With Colorado a big producer of natural gas and their senate tilt expected to be one of the most competitive of the fall cycle, Udall and Gardner have both been bending over backwards to demonstrate leadership on this issue.

After Gardner entered the race in late February, Udall’s staff crowed after Gardner introduced his LNG export proposal a day after Udall introduced his.

At the time as tensions in Ukraine were rising, both lawmakers argued that their measures offered a win in terms of both the economic impact and foreign policy.

Last week, Udall unveiled his third version of the legislation with Senate Energy and Natural Resources Chairwoman Mary Landrieu, D-Louisiana, signed on as a co-sponsor that would require the Energy Department to make a final national interest decision within 45 days of an environmental review being finalized.

In response, Gardner amended his bill to give DOE just 30 days to issue a final verdict.

According to a Bloomberg report, Landrieu said late Wednesday night that she’s planning to mark up Udall’s bill this summer, despite the fact that Gardner’s bill has already passed the House, with the support of Minority Whip Steny Hoyer and Democratic Congressional Campaign Committee chairman Steve Israel nevertheless.

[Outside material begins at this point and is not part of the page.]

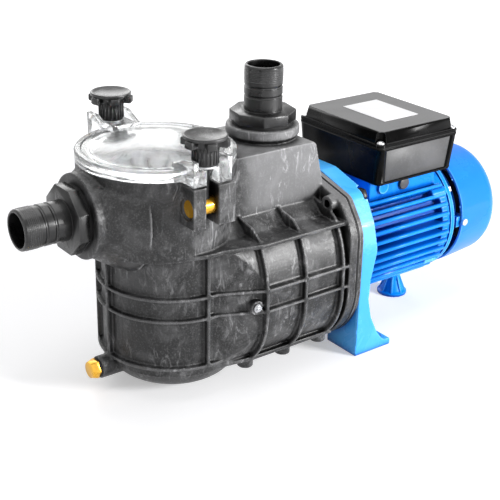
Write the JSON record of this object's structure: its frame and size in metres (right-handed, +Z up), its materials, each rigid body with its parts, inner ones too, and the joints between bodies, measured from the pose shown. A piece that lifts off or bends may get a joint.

But it’s uncertain if any compromise can be reached on either bill given the politics and the Senate’s inability to advance any energy legislation without it getting derailed by efforts to attach partisan amendments related to the Keystone XL pipeline or new EPA climate change regulations.

Republicans will be reluctant to allow Udall’s measure — what one industry analyst termed “the Oil-State Democrat Reelection Act of 2014”; and Landrieu and senate Democrats, many of whom oppose the proposal to speed up LNG exports, will be equally careful about advancing any legislation that helps Gardner politically.

“Sen. Udall should capitalize on his new-found friendship with Chairwoman Landrieu and pressure Majority Leader Reid to bring our bipartisan LNG exports bill up for a vote in the Senate,” Gardner said Thursday.

“Relying on their supposed clout, Senators Udall and Landrieu shouldn’t have any trouble convincing Harry Reid to hold a vote, especially considering our legislation received the support of House Democratic leadership.”